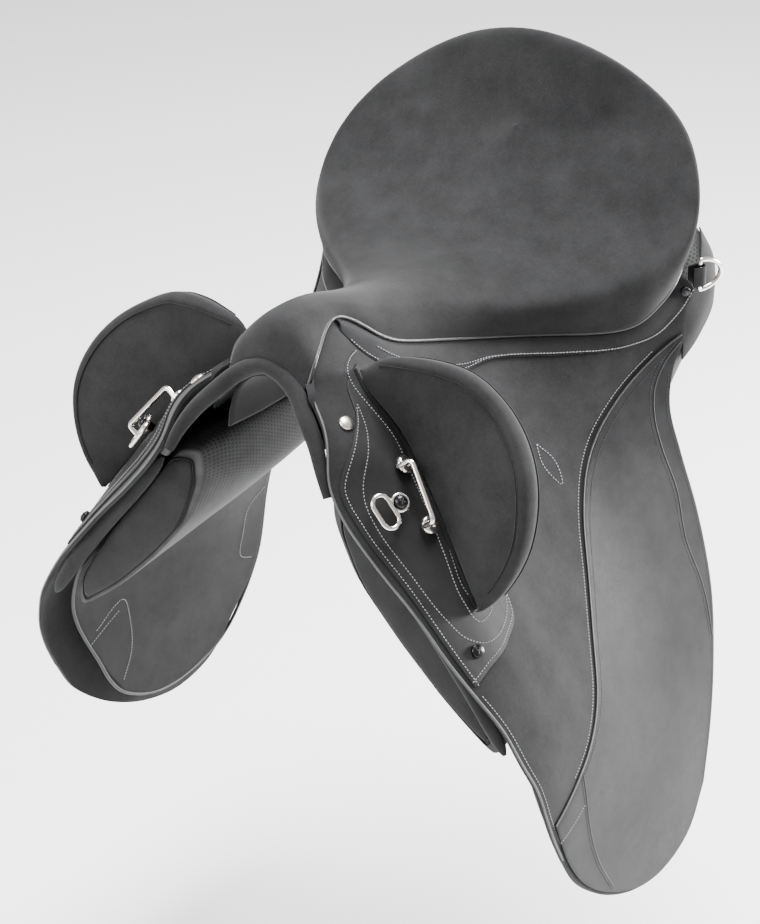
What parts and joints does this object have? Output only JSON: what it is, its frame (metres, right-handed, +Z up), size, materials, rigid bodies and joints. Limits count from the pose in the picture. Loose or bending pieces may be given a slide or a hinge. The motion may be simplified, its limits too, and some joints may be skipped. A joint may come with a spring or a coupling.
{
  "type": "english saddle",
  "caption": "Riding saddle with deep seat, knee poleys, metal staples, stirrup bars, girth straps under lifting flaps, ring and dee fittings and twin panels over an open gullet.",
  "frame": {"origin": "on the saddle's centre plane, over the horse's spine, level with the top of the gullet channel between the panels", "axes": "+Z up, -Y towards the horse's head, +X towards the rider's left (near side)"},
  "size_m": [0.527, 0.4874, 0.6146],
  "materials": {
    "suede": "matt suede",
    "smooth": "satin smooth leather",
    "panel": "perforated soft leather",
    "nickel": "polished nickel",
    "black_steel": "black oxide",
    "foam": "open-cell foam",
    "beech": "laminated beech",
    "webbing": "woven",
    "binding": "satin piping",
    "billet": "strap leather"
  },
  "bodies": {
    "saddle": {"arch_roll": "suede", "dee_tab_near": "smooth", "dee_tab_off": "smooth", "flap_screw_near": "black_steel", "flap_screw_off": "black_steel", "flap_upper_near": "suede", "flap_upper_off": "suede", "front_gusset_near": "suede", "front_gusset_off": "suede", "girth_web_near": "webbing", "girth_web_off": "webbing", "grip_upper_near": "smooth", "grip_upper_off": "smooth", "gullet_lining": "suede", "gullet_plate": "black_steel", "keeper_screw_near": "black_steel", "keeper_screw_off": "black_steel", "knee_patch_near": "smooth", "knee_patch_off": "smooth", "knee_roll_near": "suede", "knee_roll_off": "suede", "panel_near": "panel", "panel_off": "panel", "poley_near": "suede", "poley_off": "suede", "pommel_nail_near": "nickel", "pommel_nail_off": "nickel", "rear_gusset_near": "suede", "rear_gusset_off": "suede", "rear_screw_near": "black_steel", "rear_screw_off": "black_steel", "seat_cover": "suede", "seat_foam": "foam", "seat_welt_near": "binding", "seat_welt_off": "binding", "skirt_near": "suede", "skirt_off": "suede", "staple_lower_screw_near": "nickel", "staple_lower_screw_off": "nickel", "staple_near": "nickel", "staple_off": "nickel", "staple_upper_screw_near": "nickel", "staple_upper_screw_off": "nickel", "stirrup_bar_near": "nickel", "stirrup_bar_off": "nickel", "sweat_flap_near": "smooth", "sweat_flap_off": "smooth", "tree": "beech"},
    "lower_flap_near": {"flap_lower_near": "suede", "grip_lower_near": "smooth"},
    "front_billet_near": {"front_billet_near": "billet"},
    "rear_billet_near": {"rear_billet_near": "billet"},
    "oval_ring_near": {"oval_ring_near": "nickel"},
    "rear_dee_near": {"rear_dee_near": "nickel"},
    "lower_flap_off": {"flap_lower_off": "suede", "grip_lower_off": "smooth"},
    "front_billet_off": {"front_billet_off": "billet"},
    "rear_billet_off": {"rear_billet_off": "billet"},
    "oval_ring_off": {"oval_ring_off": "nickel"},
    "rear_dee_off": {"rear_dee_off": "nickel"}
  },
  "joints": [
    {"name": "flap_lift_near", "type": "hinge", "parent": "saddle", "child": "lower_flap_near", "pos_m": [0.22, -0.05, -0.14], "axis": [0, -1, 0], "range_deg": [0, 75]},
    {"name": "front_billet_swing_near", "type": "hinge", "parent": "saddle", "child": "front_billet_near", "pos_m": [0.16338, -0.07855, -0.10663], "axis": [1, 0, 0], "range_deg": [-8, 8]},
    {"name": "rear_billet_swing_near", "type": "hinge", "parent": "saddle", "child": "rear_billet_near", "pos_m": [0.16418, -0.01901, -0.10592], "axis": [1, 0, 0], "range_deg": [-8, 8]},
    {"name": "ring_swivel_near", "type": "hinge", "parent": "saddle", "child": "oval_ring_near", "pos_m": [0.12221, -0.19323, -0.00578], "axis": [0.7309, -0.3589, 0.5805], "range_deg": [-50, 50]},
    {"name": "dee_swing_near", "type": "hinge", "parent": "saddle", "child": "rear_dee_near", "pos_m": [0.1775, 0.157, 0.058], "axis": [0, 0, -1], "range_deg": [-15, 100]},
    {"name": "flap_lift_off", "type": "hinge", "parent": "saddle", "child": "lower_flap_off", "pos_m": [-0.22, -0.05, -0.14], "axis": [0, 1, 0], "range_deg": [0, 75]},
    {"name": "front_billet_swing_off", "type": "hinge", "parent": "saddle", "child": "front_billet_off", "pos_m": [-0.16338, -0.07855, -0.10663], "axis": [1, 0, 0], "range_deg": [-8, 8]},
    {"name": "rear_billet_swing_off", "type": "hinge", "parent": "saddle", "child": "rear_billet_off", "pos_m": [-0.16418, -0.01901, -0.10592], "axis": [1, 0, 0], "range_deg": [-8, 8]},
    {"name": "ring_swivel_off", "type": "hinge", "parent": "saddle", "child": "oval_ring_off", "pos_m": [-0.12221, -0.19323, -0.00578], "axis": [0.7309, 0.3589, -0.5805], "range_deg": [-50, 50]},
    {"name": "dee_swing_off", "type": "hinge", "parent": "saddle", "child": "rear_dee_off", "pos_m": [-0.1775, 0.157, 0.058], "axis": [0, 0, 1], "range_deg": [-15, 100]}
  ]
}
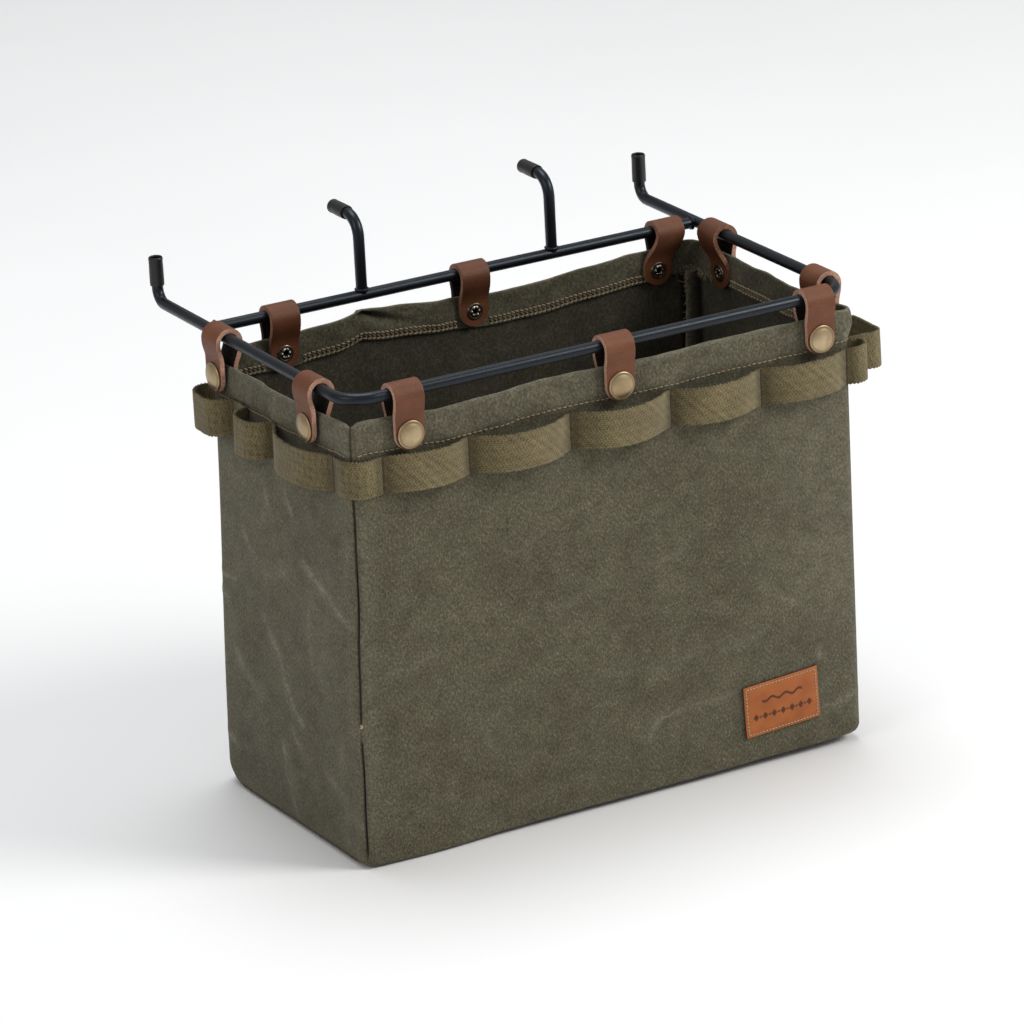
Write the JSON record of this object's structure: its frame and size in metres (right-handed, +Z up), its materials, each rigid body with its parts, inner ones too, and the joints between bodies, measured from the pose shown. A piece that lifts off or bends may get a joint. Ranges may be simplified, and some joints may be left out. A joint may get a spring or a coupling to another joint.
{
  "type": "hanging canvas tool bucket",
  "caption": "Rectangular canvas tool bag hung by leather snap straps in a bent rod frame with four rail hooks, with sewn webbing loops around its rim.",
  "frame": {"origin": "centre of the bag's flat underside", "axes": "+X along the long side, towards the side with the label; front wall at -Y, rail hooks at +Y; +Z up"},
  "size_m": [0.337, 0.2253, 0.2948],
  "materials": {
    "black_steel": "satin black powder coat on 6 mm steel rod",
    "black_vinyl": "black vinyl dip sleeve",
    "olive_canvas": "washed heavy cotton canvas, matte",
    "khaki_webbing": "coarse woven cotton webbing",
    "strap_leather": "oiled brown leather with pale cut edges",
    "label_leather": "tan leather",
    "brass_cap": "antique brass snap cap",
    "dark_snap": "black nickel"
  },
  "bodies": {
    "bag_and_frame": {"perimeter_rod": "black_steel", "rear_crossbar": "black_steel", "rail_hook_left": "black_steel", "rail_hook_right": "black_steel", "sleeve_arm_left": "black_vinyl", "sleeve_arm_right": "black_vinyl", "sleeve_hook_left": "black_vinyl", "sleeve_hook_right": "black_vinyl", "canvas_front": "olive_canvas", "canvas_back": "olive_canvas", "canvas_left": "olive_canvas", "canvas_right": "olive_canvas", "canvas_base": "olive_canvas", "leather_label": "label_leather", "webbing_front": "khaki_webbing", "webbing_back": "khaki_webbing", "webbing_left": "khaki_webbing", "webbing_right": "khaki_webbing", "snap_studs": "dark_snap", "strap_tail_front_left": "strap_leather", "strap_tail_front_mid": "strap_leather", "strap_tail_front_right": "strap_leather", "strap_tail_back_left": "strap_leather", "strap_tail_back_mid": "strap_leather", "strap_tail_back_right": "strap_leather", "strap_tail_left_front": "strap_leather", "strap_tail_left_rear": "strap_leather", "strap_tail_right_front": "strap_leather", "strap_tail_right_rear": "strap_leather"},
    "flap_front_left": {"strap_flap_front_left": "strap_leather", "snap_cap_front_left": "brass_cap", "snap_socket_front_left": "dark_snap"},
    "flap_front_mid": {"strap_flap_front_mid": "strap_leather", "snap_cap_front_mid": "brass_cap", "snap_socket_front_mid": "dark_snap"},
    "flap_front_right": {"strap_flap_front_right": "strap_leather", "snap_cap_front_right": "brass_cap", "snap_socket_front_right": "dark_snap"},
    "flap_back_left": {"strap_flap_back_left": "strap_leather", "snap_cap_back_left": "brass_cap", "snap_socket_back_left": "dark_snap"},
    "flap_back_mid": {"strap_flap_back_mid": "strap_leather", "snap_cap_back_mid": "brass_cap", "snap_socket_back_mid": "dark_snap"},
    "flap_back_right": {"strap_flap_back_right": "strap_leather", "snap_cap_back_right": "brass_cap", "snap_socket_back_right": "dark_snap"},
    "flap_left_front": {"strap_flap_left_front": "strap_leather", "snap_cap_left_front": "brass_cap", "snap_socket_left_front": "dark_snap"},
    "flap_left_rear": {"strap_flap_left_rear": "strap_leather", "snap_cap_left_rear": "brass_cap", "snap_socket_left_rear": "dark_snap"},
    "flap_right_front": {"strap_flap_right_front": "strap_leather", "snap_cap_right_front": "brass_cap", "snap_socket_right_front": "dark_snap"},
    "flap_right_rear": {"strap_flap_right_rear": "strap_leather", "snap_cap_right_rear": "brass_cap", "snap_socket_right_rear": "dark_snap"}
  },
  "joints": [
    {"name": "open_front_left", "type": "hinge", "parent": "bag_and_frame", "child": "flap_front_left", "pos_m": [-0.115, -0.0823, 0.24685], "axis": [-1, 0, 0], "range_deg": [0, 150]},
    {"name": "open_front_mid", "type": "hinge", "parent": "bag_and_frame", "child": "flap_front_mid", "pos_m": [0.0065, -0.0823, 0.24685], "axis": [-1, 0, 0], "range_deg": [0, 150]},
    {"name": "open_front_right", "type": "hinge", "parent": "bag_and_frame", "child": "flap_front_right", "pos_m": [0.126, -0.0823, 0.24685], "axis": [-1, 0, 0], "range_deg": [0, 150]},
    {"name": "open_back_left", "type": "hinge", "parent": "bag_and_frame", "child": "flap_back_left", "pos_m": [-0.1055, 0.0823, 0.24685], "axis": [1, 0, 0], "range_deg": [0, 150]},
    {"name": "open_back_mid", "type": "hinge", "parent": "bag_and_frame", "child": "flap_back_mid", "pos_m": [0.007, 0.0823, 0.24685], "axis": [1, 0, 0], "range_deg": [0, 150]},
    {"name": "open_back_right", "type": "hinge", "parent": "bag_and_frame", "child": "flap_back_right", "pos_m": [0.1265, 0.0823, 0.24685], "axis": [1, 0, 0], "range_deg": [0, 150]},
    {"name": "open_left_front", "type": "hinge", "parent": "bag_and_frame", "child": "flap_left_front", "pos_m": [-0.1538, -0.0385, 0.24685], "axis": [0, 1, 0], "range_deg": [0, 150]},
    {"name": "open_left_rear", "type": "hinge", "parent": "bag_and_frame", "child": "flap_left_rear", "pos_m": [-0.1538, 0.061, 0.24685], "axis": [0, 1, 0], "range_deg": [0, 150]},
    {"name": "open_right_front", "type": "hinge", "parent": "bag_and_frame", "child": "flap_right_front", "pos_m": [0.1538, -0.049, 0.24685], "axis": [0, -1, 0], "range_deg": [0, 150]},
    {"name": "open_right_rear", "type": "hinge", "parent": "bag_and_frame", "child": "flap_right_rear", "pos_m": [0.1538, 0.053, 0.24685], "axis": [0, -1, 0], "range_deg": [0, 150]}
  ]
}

========

- [AIM] How many lines of the listing above include the word "joints"? State the number and nothing else.

- [THE RESPONSE] 4